The right move: Buy the Aputure Spotlight Mount (the same one from Scenario B) because it's rated for the full 1200w output. Or, better yet, if you're doing a lot of hard light work, buy the Aputure Fresnel 2x ($499 at B&H as of January 2025; verify current pricing). It's more expensive, but it's designed for the heat and the beam control. The Fresnel gives you a much better hard light than any spotlight can, and it's still smaller than a traditional Fresnel.
How to Know Which Scenario You're In
This is the part where I give you the cheat code. Don't think about the spotlight. Think about the job and the light you already own. Here's a simple 3-question test:
- What's your light's wattage? Under 300w? You're in Scenario A. 300-600w? Scenario B. Over 1000w? Scenario C.
- Do you need bi-color? Yes? You're definitely Scenario B. No? You could be A or C. If you're a filmmaker who only shoots daylight, you might be a 1200d Pro owner.
- How many hours will this setup run per day? Over 4 hours? You need the heat-rated Aputure mount. Under 2 hours? A cheap mount might survive, but I still wouldn't risk the lens cracking.
The answer is rarely "buy the cheapest thing." It's almost always "buy the thing that fits your light and your job." The Aputure Spotlight Mount is $199 (based on my quotes from Q2 2024; verify current pricing at B&H or Aputure's site). For 90% of users, that's the right answer. For the 10% who own a 1200d Pro, the Fresnel is the better investment.

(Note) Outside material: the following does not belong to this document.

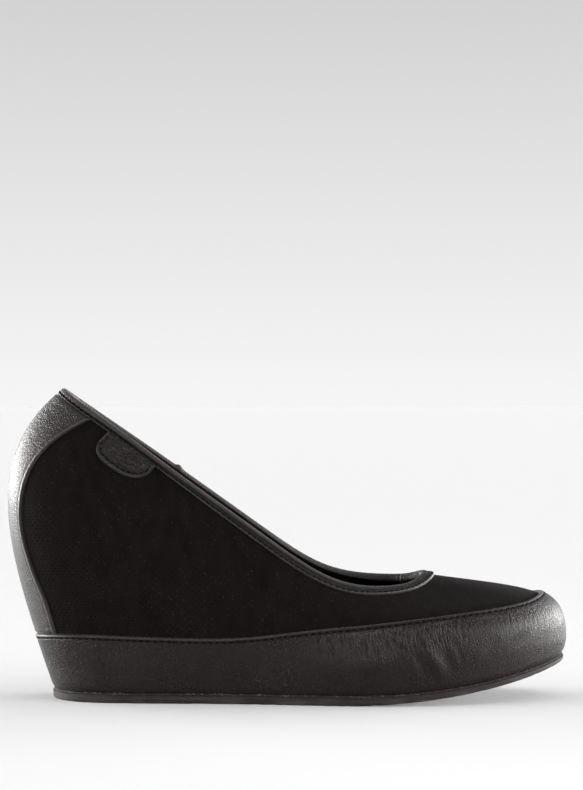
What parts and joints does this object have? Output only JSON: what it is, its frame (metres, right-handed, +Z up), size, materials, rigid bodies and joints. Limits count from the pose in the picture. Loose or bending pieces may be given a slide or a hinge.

Don't hold me to this forever—pricing changes. As of January 2025, the spotlights are still $199-499 depending on the accessory. The aputure ls 300x bi-color led light is still the workhorse it always was. And a golight spotlight is still a toy for hobbyists, not a tool for pros.
"5 minutes of verification beats 5 days of correction." — The mantra I repeat every time I'm tempted to buy a cheap mount on Amazon.